Again, “either a teenage male or a sociopath”… but, given how the final chapter falls apart into a mish-mash of “isn’t this cool?” stuff, and the touches of “didn’t think about the implications” that show up in other ways, I’m leaning toward teenage male. If you want to see sociopath, look at fics by Jared Ornstead under his Perfect Lionheart identity, like Partially Kissed Hero or Chunin Exam Day… those start out “definitely gonna hook you” great and then screw with you… and that’s not the only reason to think sociopath. Nugar wrote a great analysis (mirror) of why those two fics exude sociopathy.

However, despite all those flaws, I didn’t find it too difficult to re-read it when preparing to write this. Trial by Tenderness by Cevn McGuire also has a similar number of memorable elements, but I had to give up on it when I tried to re-read and review it. It also helps that Mastermind Hunting is one of those rare ultra-long stories that’s actually complete, rather than just dying when the author’s muse did, like with Guardian, Millennium, and Big Human on Campus by Black_Dragon6.

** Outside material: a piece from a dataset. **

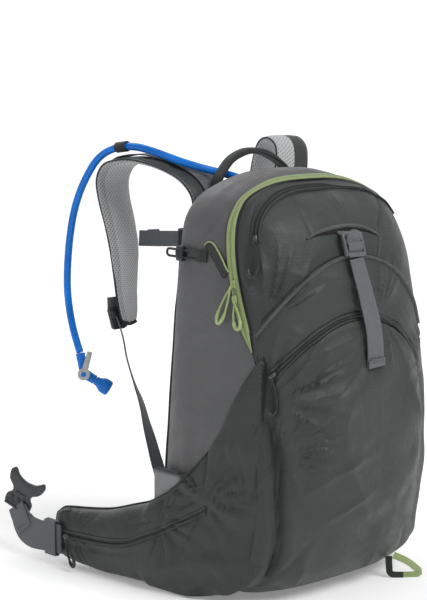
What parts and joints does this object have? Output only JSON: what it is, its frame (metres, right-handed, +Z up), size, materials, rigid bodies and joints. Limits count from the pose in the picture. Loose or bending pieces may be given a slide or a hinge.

In the end, it’s a hard one to rate because it’s too sloppy for 4 out of 5 to feel right, but I didn’t get the firm sense of “I don’t want to put this down, but I can’t figure out why” that 3.5 out of 5 would suggest. I’d say 3.8 out of 5 if you stop reading before Harry’s special abilities are taken away in the wake of Voldemort’s defeat, or 3.6 if you continue reading until the end.